Involvement could include participating in (not doing for them) your kid’s homework assignments, discussing what they’re learning in school with them, or offering real-life applications for their lessons. Be creative! Help your kid take their schooling and create an education from it!
- Advocate for your kid’s education. Volunteer at the school, attend school board meetings and stay current on what’s going on with quality education in your district. Support policies that uphold true education and oppose those that threaten to promote mere schooling.
- Maximize the extracurriculars. While sports or after-school clubs are fun, are there some more practical, educational extracurriculars your kid could be involved in? Maybe volunteering for a local campaign, helping out at a local charity, taking family field trips, etc. Explore anything that can offer educational benefits, real-life experience, or broaden your student’s perspective.

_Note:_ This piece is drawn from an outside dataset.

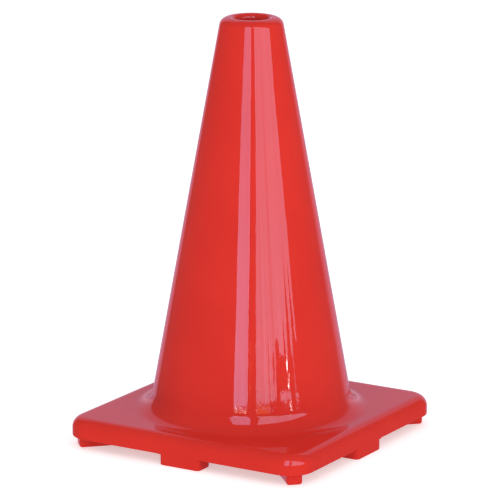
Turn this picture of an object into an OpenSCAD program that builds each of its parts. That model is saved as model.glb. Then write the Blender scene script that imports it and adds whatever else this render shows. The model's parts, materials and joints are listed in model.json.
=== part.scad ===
// Traffic cone of soft PVC with a square base, standing on eight feet.
// The origin is on the floor, under the middle of the cone, with +Z up.
// The thin cone has a flange at its foot, and the base is moulded round that flange.

/* [Cone] */
// Height of the whole cone above the floor
overall_h = 451; // [400:1:500]
// Diameter that the cone's slope reaches at the top face of the base
foot_d = 215.5; // [206:0.5:215.5]
// Diameter that the cone's slope reaches at full height
tip_d = 64.1; // [64:0.1:80]
// Thickness of the cone's wall
wall_t = 3; // [2:0.5:4]
// Width of the rounded rim at the top, which is a quarter of an oval
rim_w = 10.5; // [6:0.5:10.5]
// Height of the rounded rim at the top
rim_h = 8.5; // [5:0.5:9]
// Radius of the hollow curve from the cone into the base
root_r = 22; // [20:1:24]

/* [Top hole] */
// Diameter of the hole in the top
hole_d = 35; // [30:1:35]
// Length of the hole, from the top face down to the underside of its collar
hole_depth = 14; // [10:1:30]
// Radius that rounds the mouth of the hole
mouth_r = 5; // [1:0.5:5]

/* [Base] */
// Width of the square base
base_w = 289.5; // [289.5:0.5:320]
// Diameter of the round joint where the base meets the cone
joint_d = 236; // [232:1:238]
// Height of the base, from the lower edge of its skirt to its top face
base_h = 21; // [20:1:30]
// Radius of the four corners, seen from above
corner_r = 27; // [20:1:40]
// Radius that rounds the top edge
edge_r = 12; // [6:1:12]
// Thickness of the top plate
plate_t = 5; // [4:0.5:6]
// Thickness of the skirt
skirt_t = 6; // [5:0.5:8]

/* [Feet] */
// Height of the skirt's lower edge above the floor
foot_h = 11.5; // [6:0.5:20]
// Width of a side foot, along its side
side_foot_w = 49; // [30:1:60]
// Depth of a side foot, from the outside of the base inward
side_foot_depth = 25; // [16:0.5:30]
// Radius of a side foot's outer corners, seen from above
side_foot_outer_r = 5; // [2:0.5:5]
// Radius of a side foot's inner corners, seen from above
side_foot_inner_r = 7; // [2:0.5:8]
// Width of a corner foot
corner_foot_w = 16.5; // [10:0.5:20]

/* [Stacking ribs] */
// Number of ribs inside the cone
rib_count = 6; // [4:1:8]
// Thickness of a rib
rib_t = 3; // [2:0.5:5]
// Height of a rib above the cone's inner wall
rib_proud = 2.5; // [1:0.5:2.5]
// Length of a rib, up the cone
rib_len = 110; // [60:5:140]
// Gap between the ribs and the collar of the top hole
rib_gap = 3; // [2:1:20]

/* [Hidden] */
$fn = 128;

// Heights
base_top = foot_h + base_h;
plate_under = base_top - plate_t;
collar_under = overall_h - hole_depth;

// Slope of the cone
taper = (foot_d - tip_d) / 2 / (overall_h - base_top);
lean = atan(taper);
wall_across = wall_t / cos(lean);
function outer_r(z) = foot_d / 2 - taper * (z - base_top);
function inner_r(z) = outer_r(z) - wall_across;

// Hollow curve at the foot: it runs out on the base's top face at root_end
root_touch = root_r / tan(45 + lean / 2);
root_end = foot_d / 2 + root_touch;
root_centre = [root_end, base_top + root_r];
joint_r = joint_d / 2;
joint_angle = 180 + acos((root_end - joint_r) / root_r);

// Rounded rim: the oval touches the slope at rim_angle and the top face at 90 degrees
rim_z = overall_h - rim_h;
rim_centre = outer_r(rim_z) - norm([rim_w * cos(lean), rim_h * sin(lean)]) / cos(lean);
rim_angle = atan(tan(lean) * rim_h / rim_w);
mouth_centre = hole_d / 2 + mouth_r;

// Collar round the top hole: its underside widens at 45 degrees down to the wall
collar_foot = collar_under - (inner_r(collar_under) - hole_d / 2);

// Flange of the cone, and the ring of the base that holds it
flange_t = 4;
flange_grip = 5;
flange_r = joint_r + flange_grip;
flange_under = plate_under - flange_t;
hub_wall = 3;
hub_r = flange_r + hub_wall;
hub_floor_t = 5;
hub_under = flange_under - hub_floor_t;

// Inside of the skirt
cavity_w = base_w - 2 * skirt_t;
cavity_r = corner_r - skirt_t;

pvc_red = [0.87, 0.20, 0.17];
// Straight steps in each arc of a section
steps = 12;

// Points of an oval from angle a to angle b
function oval(centre, rx, ry, a, b) =
    [for (i = [0:steps]) let (t = a + (b - a) * i / steps) centre + [rx * cos(t), ry * sin(t)]];

// Points of an arc from angle a to angle b
function arc(centre, r, a, b) = oval(centre, r, r, a, b);

// Square with round corners, centred on the axis
module rounded_square(w, r) {
    square([w - 2 * r, w], center = true);
    square([w, w - 2 * r], center = true);
    for (x = [-1, 1], y = [-1, 1])
        translate([x, y] * (w / 2 - r)) circle(r = r);
}

// Section through the rim of the tray, from the centre of a corner outward
module rim_section() {
    polygon(concat(
        [[0, plate_under], [corner_r - skirt_t, plate_under], [corner_r - skirt_t, foot_h],
         [corner_r, foot_h]],
        arc([corner_r - edge_r, base_top - edge_r], edge_r, 0, 90),
        [[0, base_top]]));
}

// Tapered wall with its rounded top, top hole, hollow curve and flange
module cone_body() {
    outside = concat(
        [[flange_r, flange_under], [flange_r, plate_under], [joint_r, plate_under]],
        arc(root_centre, root_r, joint_angle, 180 + lean),
        oval([rim_centre, rim_z], rim_w, rim_h, rim_angle, 90),
        arc([mouth_centre, overall_h - mouth_r], mouth_r, 90, 180));
    inside = [
        [hole_d / 2, collar_under],
        [inner_r(collar_foot), collar_foot],
        [inner_r(flange_under), flange_under]];
    color(pvc_red) rotate_extrude() polygon(concat(outside, inside));
}

// Square plate with its skirt, the outer part of the hollow curve, and the ring that holds the flange
module base_tray() {
    hub_in = inner_r(flange_under);
    middle_w = base_w - 2 * corner_r;
    color(pvc_red) {
        difference() {
            union() {
                translate([-middle_w / 2, -middle_w / 2, plate_under]) cube([middle_w, middle_w, plate_t]);
                for (turn = [0:90:270]) rotate(turn) translate([middle_w / 2, 0, 0]) {
                    rotate([90, 0, 0]) linear_extrude(middle_w, center = true) rim_section();
                    translate([0, middle_w / 2, 0]) rotate_extrude(angle = 90) rim_section();
                }
            }
            cylinder(r = joint_r, h = 2 * base_top);
        }
        rotate_extrude() polygon(concat(
            [[joint_r, plate_under], [root_end, plate_under]],
            arc(root_centre, root_r, 270, joint_angle)));
        rotate_extrude() polygon([
            [hub_in, hub_under], [hub_r, hub_under], [hub_r, plate_under],
            [flange_r, plate_under], [flange_r, flange_under], [hub_in, flange_under]]);
    }
}

// Diagonal rib from the hub to the corner, deep enough to stand on the floor
module corner_foot(turn) {
    reach = base_w;
    color(pvc_red) rotate(turn) intersection() {
        difference() {
            rotate(45) translate([0, -corner_foot_w / 2, 0]) cube([reach, corner_foot_w, plate_under]);
            translate([0, 0, -1]) cylinder(r = hub_r, h = plate_under + 2);
        }
        linear_extrude(plate_under) rounded_square(cavity_w, cavity_r);
    }
}

// Outline of a side foot, seen from above
module side_foot_plan() {
    outer_x = base_w / 2 - side_foot_outer_r;
    inner_x = base_w / 2 - side_foot_depth + side_foot_inner_r;
    outer_y = side_foot_w / 2 - side_foot_outer_r;
    inner_y = side_foot_w / 2 - side_foot_inner_r;
    translate([inner_x, -side_foot_w / 2]) square([outer_x - inner_x, side_foot_w]);
    translate([outer_x, -outer_y]) square([side_foot_outer_r, 2 * outer_y]);
    translate([inner_x - side_foot_inner_r, -inner_y]) square([side_foot_inner_r, 2 * inner_y]);
    for (side = [-1, 1]) {
        translate([outer_x, side * outer_y]) circle(r = side_foot_outer_r);
        translate([inner_x, side * inner_y]) circle(r = side_foot_inner_r);
    }
}

// Block under the middle of a side: flush with the side below the skirt, and between skirt and hub above
module side_foot(turn) {
    color(pvc_red) rotate(turn) difference() {
        linear_extrude(plate_under) side_foot_plan();
        translate([base_w / 2 - skirt_t, -side_foot_w, foot_h])
            cube([2 * skirt_t, 2 * side_foot_w, base_h]);
        translate([0, 0, hub_under]) cylinder(r = hub_r, h = base_h);
    }
}

// Thin ribs that run up the cone's inner wall
module stacking_ribs() {
    top_z = collar_foot - rib_gap;
    low_z = top_z - rib_len;
    ramp = 3 * rib_proud;
    color(pvc_red) for (i = [0:rib_count - 1]) rotate(i * 360 / rib_count) intersection() {
        rotate([90, 0, 0]) linear_extrude(rib_t, center = true) polygon([
            [inner_r(low_z) + rib_t, low_z], [inner_r(top_z) + rib_t, top_z],
            [inner_r(top_z), top_z],
            [inner_r(top_z - ramp) - rib_proud, top_z - ramp],
            [inner_r(low_z + ramp) - rib_proud, low_z + ramp],
            [inner_r(low_z), low_z]]);
        rotate_extrude() polygon([
            [0, low_z], [inner_r(low_z), low_z], [inner_r(top_z), top_z], [0, top_z]]);
    }
}

cone_body();
base_tray();
corner_foot(0);  // corner_foot_1
corner_foot(90);  // corner_foot_2
corner_foot(180);  // corner_foot_3
corner_foot(270);  // corner_foot_4
side_foot(0);  // side_foot_1
side_foot(90);  // side_foot_2
side_foot(180);  // side_foot_3
side_foot(270);  // side_foot_4
stacking_ribs();
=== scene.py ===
"""Looks of a traffic cone of soft glossy PVC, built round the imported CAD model. Metres, +Z up."""
import json
from math import acos, atan, atan2, cos, hypot, pi, radians, sin, sqrt, tan

import bmesh
import bpy
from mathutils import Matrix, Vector


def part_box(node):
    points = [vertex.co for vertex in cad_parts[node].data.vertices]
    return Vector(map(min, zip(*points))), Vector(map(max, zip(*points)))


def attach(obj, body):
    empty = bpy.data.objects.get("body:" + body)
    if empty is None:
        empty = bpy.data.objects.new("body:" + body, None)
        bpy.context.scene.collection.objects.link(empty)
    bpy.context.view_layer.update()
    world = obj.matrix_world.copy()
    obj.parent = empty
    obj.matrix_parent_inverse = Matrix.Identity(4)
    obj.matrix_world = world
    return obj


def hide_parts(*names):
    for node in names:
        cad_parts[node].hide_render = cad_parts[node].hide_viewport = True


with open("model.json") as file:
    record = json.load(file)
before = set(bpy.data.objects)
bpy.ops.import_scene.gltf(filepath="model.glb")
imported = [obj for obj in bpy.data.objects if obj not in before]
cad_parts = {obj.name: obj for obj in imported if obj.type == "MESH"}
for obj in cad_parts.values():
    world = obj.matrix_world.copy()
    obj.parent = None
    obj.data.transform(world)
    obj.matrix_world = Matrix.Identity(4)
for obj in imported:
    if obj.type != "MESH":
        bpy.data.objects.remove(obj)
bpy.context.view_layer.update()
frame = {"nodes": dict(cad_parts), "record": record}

MM = 0.001
mount = {m["name"]: m for m in frame["record"]["mounts"]}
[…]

- Don’t rely on the school. While it would be nice to have the school offer a comprehensive education, the fact is that it can’t—and shouldn’t. The family unit still holds a tremendous responsibility for educating beyond academics. Sending our kids to school doesn’t absolve us from educating our kids. We can expect schools to provide quality academic instruction, but education involves so much more. It’s our job to raise our kids, not the teachers’ job. This includes filling in the educational gaps.
A Powerful Combination
When formal schooling combines with the pursuit of education, marvelous things happen. Education should be the goal of American public schools, and it once was. Thankfully, many educators, school boards, and parents are still fighting valiantly to keep their schools as a foundation for quality education in their communities. There are also many alternative schooling options for parents to ensure the quality education of their kids.
Education and schooling are powerful when they’re combined. It can be done at a desk in the local classroom or the kitchen table surrounded by the warmth of home.
The important thing is that kids obtain a comprehensive, quality, well-rounded education.